F. Zur Schlichtung von Streitigkeiten aus diesem Vertrage zwischen Arbeitgebern und Arbeitnehmern ist ein Schlichtungsausschuß gebildet worden, in den gewählt wurden:

1. Seitens des Arbeitgeberverbandes:
1. Zirpel, Gutsbesitzer - Mittel-Wilkau,
2. Gogol, Bauergutsbesitzer - Buchelsdorf,
3. Suckert, Oberinspektor - Gr. Butschkau,
4. R. Wasner, Gutsbesitzer - Dt. Marchwitz, als Mitglieder
5. Kaiesse, Gutsbesitzer - Dt. Marchwitz,
6. Kursave, Bauergutsbesitzer - Gr. Marchwitz,
7. Schindler, Rittergutsbesitzer - Brzezinke,
8. R. Nicklaus, Oberinspektor - Dammer,als Stellvertreter.

2. Seitens der Arbeitnehmerverbände:
1. Fritz Hoffmann, Geschäftsführer, Namslau,
2. Paul Mundry, Gewerkschaftssekretär, Breslau,
3. Lischewski, Landarbeitersekretär, Namslau,
4. Dussa F. Dominialschmied, Buchelsdorf, als Mitglieder,
Im Falle des Ausscheidens des Geschäftsführers F. Hoffmann tritt an seine Stelle der Gewerkschaftssekretär A. Grötzner, Breslau.
5. Heimann Unikower, Kantor, Namslau,
6. Siebenhaar, Vogt, Grambschütz,
7. Nawroth, Arbeiter, Noldau,
8.Wierellok, Schmied, Lorzendorf, als Stellvertreter.
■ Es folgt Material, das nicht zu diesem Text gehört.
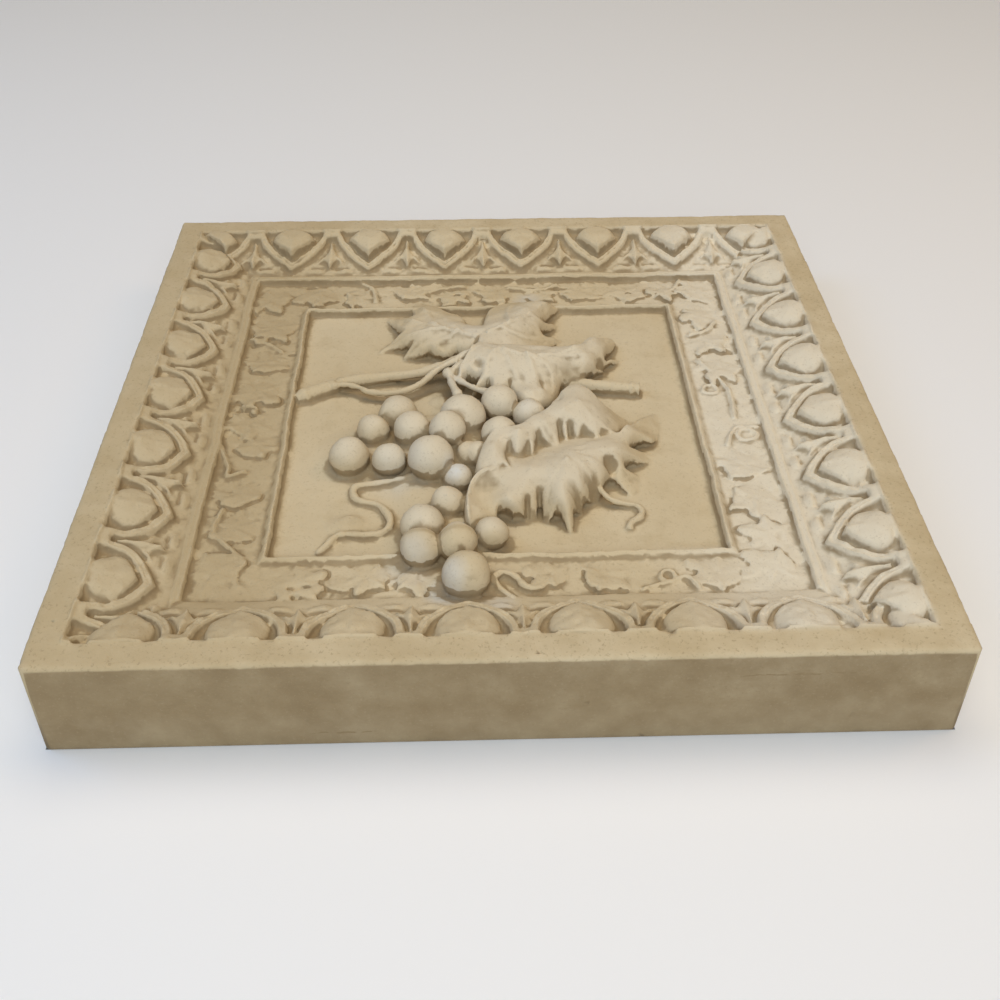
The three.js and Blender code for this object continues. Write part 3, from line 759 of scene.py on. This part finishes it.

Zum Vorsitzenden des Schlichtungsausschusses wurde einstimmig Landratsamtverwalter Dr. Sayur gewählt.
Dieser Tarif tritt mit Rückwirkung vom 1. Juni 1919 ab in Kraft,
Anerkannt und vollzogen aufgrund der Verhandlungen.
Namslau, den 12. Juli 1919.

Seitens des ArbeitgeberVerbandes:
R. Zirpel, Suckert, R. Wasner, Gogol.

Seitens der Arbeitnehmerverbände:
F. Hoffmann, P. Mundry, Lischewski, Dussa. Dr. Sayur, Landratsamtverwalter, als Vertreter der Behörde.